Small town that Carp is, it turns out that we know somebody (actually, a couple of different somebodies) who know the man, whose name is Lorenzo Dell’Armi, and after a few days we got in touch with each other, and last Sunday Julia and I had breakfast with him, along with his wife and one of his daughters, at a local breakfast place. It was great to meet him in person, and chat with him without the need to shout over rushing water. He’s a really nice guy, and I’m very happy that I was able to help him out, even if the extent of my help was mostly just punching three numbers on my cellphone and answering (ineptly) the questions the operator asked me. He paid for our breakfast, and gave us a very nice gift certificate to a local restaurant, and Julia gave him a pretty drawing that she’d made for him of some flowers.
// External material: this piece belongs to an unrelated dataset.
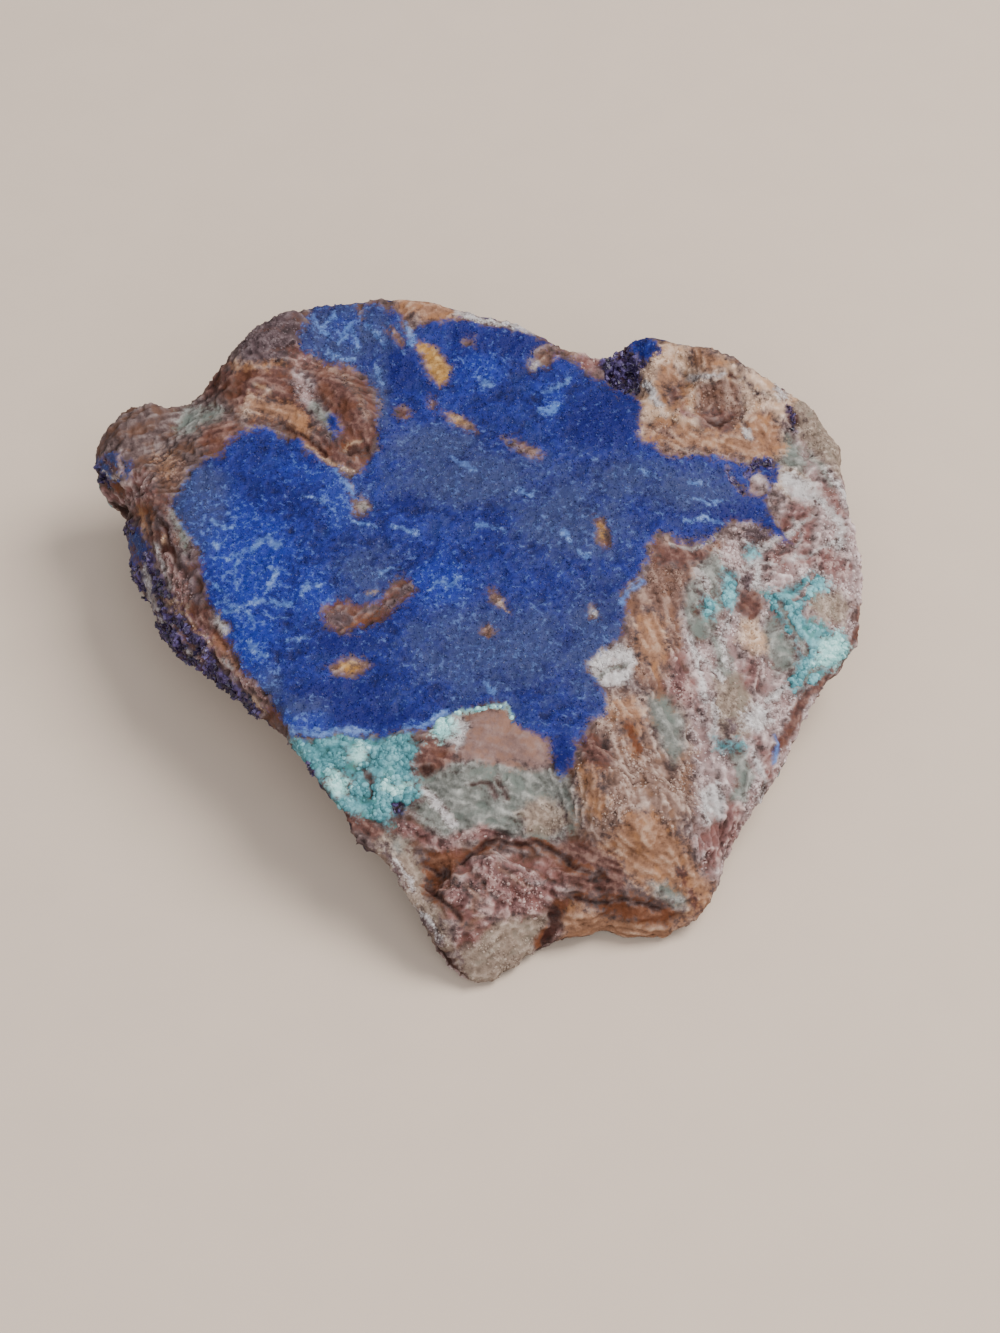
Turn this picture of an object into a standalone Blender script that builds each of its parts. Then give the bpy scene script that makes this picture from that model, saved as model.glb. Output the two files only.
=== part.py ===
"""Azurite specimen: a hand-sized chunk of weathered copper ore, lying on its flat underside.

The stone is one solid. A nearly flat face, where the azurite crust grew, covers most of its top. Planar
fractures fall away from that face to a ragged rim, mounds and pits break it up, and below the rim the
stone tucks in to the flat patch that it rests on.

All sizes below are in millimetres, with X to the right, Y to the back and Z up. The finished stone stands
on Z = 0, with the middle of its box over the origin.
"""

import math

import bmesh
import bpy
import numpy as np
from mathutils import Vector, noise

MM = 0.001

# Driving dimensions.
FACE_HEIGHT = 14.7  # of the azurite face over the origin
FACE_RISE = 0.145  # of that face towards the back, as a gradient
RIM_SLOPE = 1.4  # gradient at which the top climbs from the rim to the face
UNDERCUT_SLOPE = 0.78  # gradient at which the underside climbs to the rim
LEAST_THICKNESS = 1.2
VOXEL = 0.7  # grain of the solid while its surfaces are joined
TRIANGLES = 9000  # of the finished solid
SLICE = 0.3  # cut off the bottom, to leave one exactly flat resting face

# The rim, clockwise from the left tip. Each point is (x, y, height of its lower edge, of its upper edge).
RIM = (
    (-37.5, 22.8, 9.0, 11.4),
    (-36.3, 24.3, 9.0, 12.6),
    (-34.4, 25.8, 9.0, 13.8),
    (-31.3, 25.2, 8.5, 14.6),
    (-28.3, 25.1, 8.0, 15.6),
    (-26.3, 26.9, 7.5, 17.2),
    (-23.4, 28.9, 7.0, 19.6),
    (-22.2, 30.4, 6.5, 20.9),
    (-20.3, 31.5, 6.0, 21.8),
    (-17.1, 32.8, 6.0, 22.0),
    (-13.8, 33.0, 6.0, 21.5),
    (-10.5, 33.4, 6.0, 21.1),
    (-5.7, 33.1, 6.0, 20.6),
    (-1.9, 32.3, 6.0, 20.1),
    (3.8, 30.9, 6.0, 19.5),
    (8.0, 28.4, 6.8, 18.5),
    (10.3, 28.1, 7.0, 18.4),
    (14.1, 28.9, 7.0, 19.6),
    (19.7, 27.4, 7.0, 20.0),
    (23.9, 25.8, 7.5, 19.0),
    (28.5, 24.8, 8.0, 17.4),
    (31.2, 23.2, 8.0, 16.2),
    (32.5, 20.7, 8.0, 14.8),
    (33.0, 16.1, 8.3, 12.9),
    (33.9, 11.9, 8.3, 11.8),
    (34.3, 7.5, 7.8, 10.8),
    (34.1, 3.6, 7.5, 10.3),
    (33.2, 0.3, 7.3, 10.0),
    (31.2, -3.1, 7.0, 9.6),
    (29.0, -6.3, 6.5, 9.3),
    (26.8, -11.0, 6.0, 8.8),
    (24.9, -14.2, 5.0, 8.0),
    (22.9, -16.6, 4.0, 7.2),
    (20.7, -20.2, 3.0, 6.0),
    (19.6, -23.5, 2.0, 4.6),
    (19.0, -25.5, 0.8, 3.4),
    (17.6, -26.9, 0.0, 3.0),
    (13.2, -27.5, 0.0, 3.6),
    (9.7, -27.7, 0.0, 3.6),
    (6.2, -28.3, 0.0, 2.8),
    (4.6, -29.0, 0.0, 2.4),
    (1.3, -31.7, 0.0, 1.6),
    (-1.3, -32.8, 0.0, 1.4),
    (-3.0, -31.9, 1.0, 2.8),
    (-5.1, -30.0, 4.0, 5.4),
    (-7.5, -27.1, 6.5, 7.6),
    (-9.7, -24.4, 8.0, 9.0),
    (-12.8, -21.2, 9.5, 10.5),
    (-15.2, -17.8, 10.5, 11.4),
    (-17.3, -13.6, 10.8, 12.0),
    (-20.2, -10.2, 10.5, 12.1),
    (-22.7, -7.3, 9.8, 11.8),
    (-25.7, -3.8, 9.0, 11.6),
    (-28.2, -0.7, 8.5, 11.4),
    (-30.3, 3.3, 8.0, 11.4),
    (-32.5, 8.3, 8.0, 11.4),
    (-33.9, 12.8, 8.0, 11.6),
    (-33.3, 15.6, 8.0, 12.8),
    (-35.4, 17.7, 8.0, 12.4),
    (-36.7, 19.8, 8.5, 11.8),
)
CENTRE = (0.0, 2.0)  # every rim point can be seen from here in plan
RIM_STEPS = 4  # points of the smooth rim for each stretch above
RIM_RAGGED = ((2.4, 0.75), (1.1, 0.3))  # (size, height) of the teeth along the rim
RINGS = 48
RING_CROWDING = 0.85  # power below 1 that draws the rings towards the rim
SIDE_ROWS = 12  # rows of faces up the side, between the two edges of the rim
SIDE_BULGE = 0.5
SIDE_RELIEF = 1.5
SIDE_LUMP = (3.6, 3.6, 2.2)  # size of the side's lumps along each axis
SIDE_GRAIN = 1.5  # size of the smaller lumps on them
SIDE_FULL = 6.0  # height of a side that carries all of its bulge and relief
SIDE_FULLNESS = 0.7  # power below 1 that squares the side's bulge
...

Anyway, that story’s pretty much old news now, even in Carp, what with the events at La Conchita. But it was a big deal to me, and I’m sure I’ll always remember it. I like living in a small community. People are at their best, some ways, when they’re relating to each other as individuals, helping each other out, sharing life’s joys and troubles. You can only comprehend so much of the human dimension when a disaster strikes far away. But it becomes more real, more significant, when it happens closer to you. Or when it happens very close indeed.